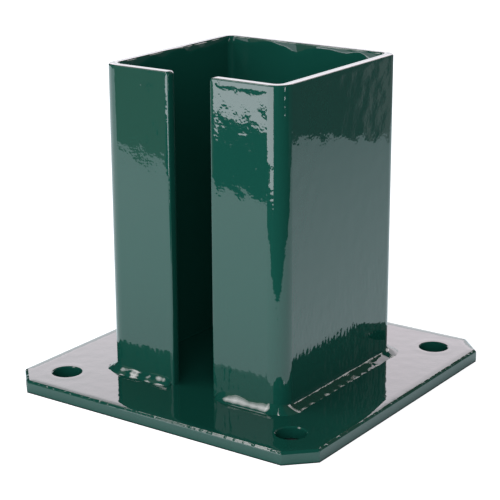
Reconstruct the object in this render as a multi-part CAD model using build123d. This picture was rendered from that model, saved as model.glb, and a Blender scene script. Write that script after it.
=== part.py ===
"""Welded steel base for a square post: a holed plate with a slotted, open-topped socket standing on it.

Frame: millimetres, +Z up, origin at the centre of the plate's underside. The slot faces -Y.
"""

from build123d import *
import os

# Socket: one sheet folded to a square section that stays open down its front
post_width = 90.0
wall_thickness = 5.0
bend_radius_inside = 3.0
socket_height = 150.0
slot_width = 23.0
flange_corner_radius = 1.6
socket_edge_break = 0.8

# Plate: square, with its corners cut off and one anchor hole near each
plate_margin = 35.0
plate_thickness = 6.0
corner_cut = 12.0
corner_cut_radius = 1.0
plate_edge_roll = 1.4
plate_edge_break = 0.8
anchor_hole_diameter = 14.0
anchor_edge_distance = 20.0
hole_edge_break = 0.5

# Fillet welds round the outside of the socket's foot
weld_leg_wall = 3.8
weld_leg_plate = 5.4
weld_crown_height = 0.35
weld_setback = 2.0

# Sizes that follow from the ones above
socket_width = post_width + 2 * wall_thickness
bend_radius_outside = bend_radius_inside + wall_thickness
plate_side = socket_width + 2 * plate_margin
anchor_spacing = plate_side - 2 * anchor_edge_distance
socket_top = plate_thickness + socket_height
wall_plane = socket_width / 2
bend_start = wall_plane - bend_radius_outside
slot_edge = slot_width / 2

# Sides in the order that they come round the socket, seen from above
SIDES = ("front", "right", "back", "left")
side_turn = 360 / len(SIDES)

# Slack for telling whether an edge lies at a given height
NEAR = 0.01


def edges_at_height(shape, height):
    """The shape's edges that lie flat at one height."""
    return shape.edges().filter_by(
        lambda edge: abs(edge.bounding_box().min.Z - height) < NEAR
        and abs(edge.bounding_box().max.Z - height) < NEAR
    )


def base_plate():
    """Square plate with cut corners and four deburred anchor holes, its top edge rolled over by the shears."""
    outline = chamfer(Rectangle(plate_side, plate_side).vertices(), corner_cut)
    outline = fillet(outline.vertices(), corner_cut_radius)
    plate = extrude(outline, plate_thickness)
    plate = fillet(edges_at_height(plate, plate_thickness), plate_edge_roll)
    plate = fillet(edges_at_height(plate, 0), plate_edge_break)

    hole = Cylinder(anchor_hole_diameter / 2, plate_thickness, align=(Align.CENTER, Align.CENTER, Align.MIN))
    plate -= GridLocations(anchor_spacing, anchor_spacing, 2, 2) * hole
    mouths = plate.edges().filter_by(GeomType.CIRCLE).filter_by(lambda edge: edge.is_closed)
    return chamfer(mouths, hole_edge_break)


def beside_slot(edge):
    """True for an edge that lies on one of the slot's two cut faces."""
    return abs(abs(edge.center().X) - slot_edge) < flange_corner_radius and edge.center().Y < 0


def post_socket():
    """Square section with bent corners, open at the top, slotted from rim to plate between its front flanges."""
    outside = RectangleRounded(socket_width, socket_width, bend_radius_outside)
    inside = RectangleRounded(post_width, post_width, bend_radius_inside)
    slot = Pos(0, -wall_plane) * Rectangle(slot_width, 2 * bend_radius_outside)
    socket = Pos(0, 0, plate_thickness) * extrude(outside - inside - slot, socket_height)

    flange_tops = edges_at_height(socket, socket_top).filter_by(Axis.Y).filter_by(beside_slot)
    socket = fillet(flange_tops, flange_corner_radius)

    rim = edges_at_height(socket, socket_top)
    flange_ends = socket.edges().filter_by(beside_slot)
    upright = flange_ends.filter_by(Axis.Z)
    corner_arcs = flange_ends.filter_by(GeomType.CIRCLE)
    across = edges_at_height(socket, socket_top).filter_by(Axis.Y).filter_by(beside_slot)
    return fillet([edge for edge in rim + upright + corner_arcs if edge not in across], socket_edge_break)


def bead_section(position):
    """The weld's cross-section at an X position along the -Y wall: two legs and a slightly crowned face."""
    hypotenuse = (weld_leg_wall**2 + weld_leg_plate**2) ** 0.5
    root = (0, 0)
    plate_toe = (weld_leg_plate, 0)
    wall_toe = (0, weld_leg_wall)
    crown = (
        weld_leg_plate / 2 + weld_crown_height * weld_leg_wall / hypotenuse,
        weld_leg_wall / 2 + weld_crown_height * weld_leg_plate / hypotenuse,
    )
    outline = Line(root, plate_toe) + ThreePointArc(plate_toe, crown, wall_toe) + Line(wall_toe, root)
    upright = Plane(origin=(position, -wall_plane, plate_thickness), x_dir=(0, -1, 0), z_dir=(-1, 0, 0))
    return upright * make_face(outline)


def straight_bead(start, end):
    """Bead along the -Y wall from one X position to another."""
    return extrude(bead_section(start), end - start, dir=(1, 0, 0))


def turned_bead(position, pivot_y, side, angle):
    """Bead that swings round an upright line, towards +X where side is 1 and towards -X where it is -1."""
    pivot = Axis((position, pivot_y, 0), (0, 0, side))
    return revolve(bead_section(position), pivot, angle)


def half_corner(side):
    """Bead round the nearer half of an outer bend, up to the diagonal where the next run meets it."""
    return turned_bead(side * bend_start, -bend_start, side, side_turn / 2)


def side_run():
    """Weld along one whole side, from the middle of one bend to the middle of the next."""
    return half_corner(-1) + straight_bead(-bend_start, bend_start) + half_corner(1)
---
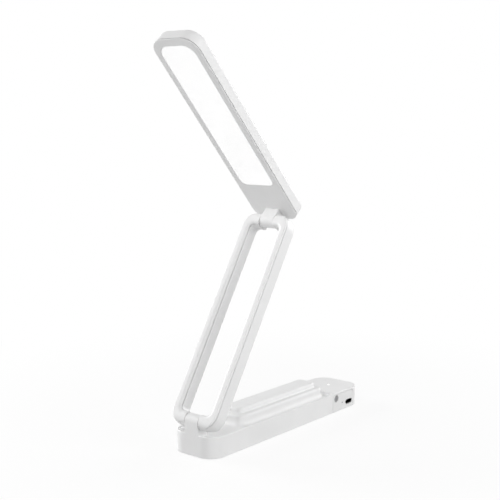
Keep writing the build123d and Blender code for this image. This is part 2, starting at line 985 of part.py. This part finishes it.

Job
Collect the lines of the data that carry the word "Blender".

Response
Reconstruct the object in this render as a multi-part CAD model using build123d. This picture was rendered from that model, saved as model.glb, and a Blender scene script. Write that script after it.
Keep writing the build123d and Blender code for this image. This is part 2, starting at line 985 of part.py. This part finishes it.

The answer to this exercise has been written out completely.